To sum things up, all team members are proud and happy to finish the project. All our requirements and the project's success criteria are met. Furthermore, we had enough time and sufficient skills to implement even more features and make our project even greater. All in all, the project was a huge success regarding our development and coding knowledge as well as group work on IT projects. Through the work on GitHub, the Team Data Science Process, and the Kanban-Board, we gained valuable knowledge and skills for our future jobs. Nevertheless, there were also some difficulties and challenges during the project, but we always kept on track and found a solution.


8. Future Development

Although we fully meet the requirements and success criteria of the business case, there is always a way to improve and optimize our tool.

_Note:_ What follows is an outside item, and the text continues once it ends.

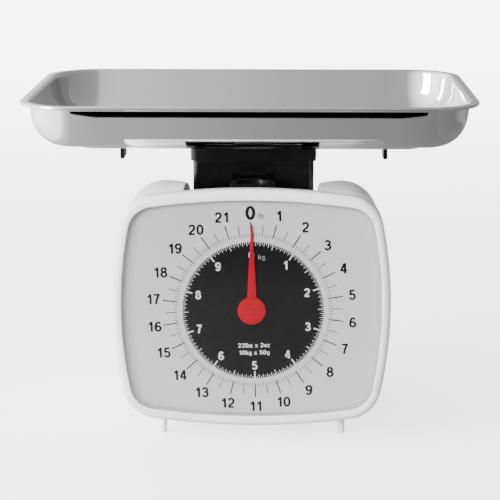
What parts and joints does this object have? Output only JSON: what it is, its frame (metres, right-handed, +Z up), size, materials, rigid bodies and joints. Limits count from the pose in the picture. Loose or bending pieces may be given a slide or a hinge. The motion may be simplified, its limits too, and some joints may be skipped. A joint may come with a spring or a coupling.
{
  "type": "mechanical dial platform scale",
  "caption": "Spring kitchen and counter scale with a stainless tray on a sliding column and a square dial turned by a rack.",
  "frame": {"origin": "on the floor under the middle of the tray", "axes": "+X to the user's right along the tray's long side, +Y away from the dial, +Z up"},
  "size_m": [0.28, 0.184, 0.213],
  "materials": {
    "polished_steel": "mirror-polished stainless sheet",
    "black_gloss": "gloss black moulding",
    "black_matte": "satin black moulding",
    "housing_white": "white moulded plastic, low gloss",
    "bezel_white": "pale moulded plastic",
    "dial_white": "pale dial with printed scales",
    "clear_lens": "clear flat window",
    "needle_red": "red pointer",
    "plated_steel": "zinc-plated pressed sheet",
    "bright_steel": "ground rod",
    "spring_steel": "drawn spring wire and strip",
    "screw_steel": "plated fasteners",
    "gear_brass": "machined brass",
    "yoke_plastic": "natural nylon",
    "rubber": "soft black rubber"
  },
  "bodies": {
    "stand": {"housing": "housing_white", "front_bezel": "bezel_white", "lens": "clear_lens", "dial_plate": "dial_white", "front_left_foot": "housing_white", "front_right_foot": "housing_white", "rear_left_foot": "housing_white", "rear_right_foot": "housing_white", "mechanism_frame": "plated_steel", "frame_screws": "screw_steel", "front_bush": "gear_brass", "rear_bush": "gear_brass", "movement_bridge": "plated_steel", "bridge_pillars": "bright_steel", "bridge_screws": "screw_steel", "upper_lever_shaft": "bright_steel", "lower_lever_shaft": "bright_steel", "shaft_clips": "spring_steel", "knob_bracket": "plated_steel", "bracket_screws": "screw_steel", "overload_stop": "rubber"},
    "carriage": {"load_column": "black_gloss", "tray_carrier": "black_matte", "carrier_screws": "screw_steel", "column_screws": "screw_steel", "carriage_frame": "plated_steel", "upper_carriage_pin": "bright_steel", "lower_carriage_pin": "bright_steel", "rack_arm": "plated_steel", "arm_rivets": "screw_steel", "rack": "gear_brass", "rack_pin": "bright_steel", "rack_spring": "spring_steel", "left_spring": "spring_steel", "right_spring": "spring_steel"},
    "loose_tray": {"tray": "polished_steel"},
    "needle": {"pointer": "needle_red", "pointer_cap": "needle_red", "pointer_arbor": "bright_steel", "pinion": "gear_brass"},
    "upper_link": {"upper_lever": "plated_steel"},
    "lower_link": {"lower_lever": "plated_steel"},
    "adjuster": {"zero_knob": "black_matte", "zero_screw": "bright_steel", "screw_clip": "spring_steel"},
    "yoke": {"spring_yoke": "yoke_plastic"}
  },
  "joints": [
    {"name": "load_slide", "type": "slide", "parent": "stand", "child": "carriage", "axis": [0, 0, 1], "range_m": [-0.0126, 0], "stiffness_N_per_m": 7800, "springref_m": 0.0013, "deforming": ["left_spring", "right_spring"]},
    {"name": "pointer_turn", "type": "hinge", "parent": "stand", "child": "needle", "pos_m": [0.0018, -0.05, 0.084], "axis": [0, 1, 0], "range_deg": [0, 365]},
    {"name": "upper_lever_hinge", "type": "hinge", "parent": "stand", "child": "upper_link", "pos_m": [0.0018, 0.046, 0.09772], "axis": [1, 0, 0], "range_deg": [0, 16]},
    {"name": "lower_lever_hinge", "type": "hinge", "parent": "stand", "child": "lower_link", "pos_m": [0.0018, 0.046, 0.04372], "axis": [1, 0, 0], "range_deg": [0, 16]},
    {"name": "knob_turn", "type": "hinge", "parent": "stand", "child": "adjuster", "pos_m": [0.0018, -0.04, 0.15], "axis": [0, 0, 1], "range_deg": [-300, 300]},
    {"name": "yoke_slide", "type": "slide", "parent": "stand", "child": "yoke", "axis": [0, 0, 1], "range_m": [-0.0007, 0.0007]},
    {"name": "tray_lift", "type": "slide", "parent": "carriage", "child": "loose_tray", "axis": [0, 0, 1], "range_m": [0, 0.06]}
  ],
  "couplings": [
    {"joint": "pointer_turn", "follows": "load_slide", "rad_per_m": -500},
    {"joint": "upper_lever_hinge", "follows": "load_slide", "rad_per_m": -21.61},
    {"joint": "lower_lever_hinge", "follows": "load_slide", "rad_per_m": -21.61},
    {"joint": "yoke_slide", "follows": "knob_turn", "m_per_rad": 0.0001273}
  ]
}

What are next steps that could be done in order to keep progress in the project?

8.1 Forecast

With further data analytics and the help of statistical and mathematical modeling like regression or classification we could develop an Earthquake-Forecasting-Tool. This tool could warn our users, whenever an earthquake is likely to occur in the defined area. This little tool could help to make our world a little safer for us humans.

8.2 Create mobile app

Earthquake information to go. It would be a nice tool to check all the recent earthquakes with your smartphone, without the need of a laptop or computer. Therefore, we could develop an Earthquake-App to see all earthquakes anywhere at any time.

8.3 Dashboard upgrade

The current dashboard shows six KPIs (see above). To make the dashboard even more sophisticated, it is possible to calculate all KPIs on a global scale (worldwide) and on a local scale (within user provided radius around user provided location). The respective functions are already implemented in our EarthquakeAnalytics class. This would give interesting additional insights for interested users. Concerning layout and frontend development, it would be advisable to search for a layout that includes a tab for the global KPIs and a tab for the local KPIs so that the user can individually choose the preferred option.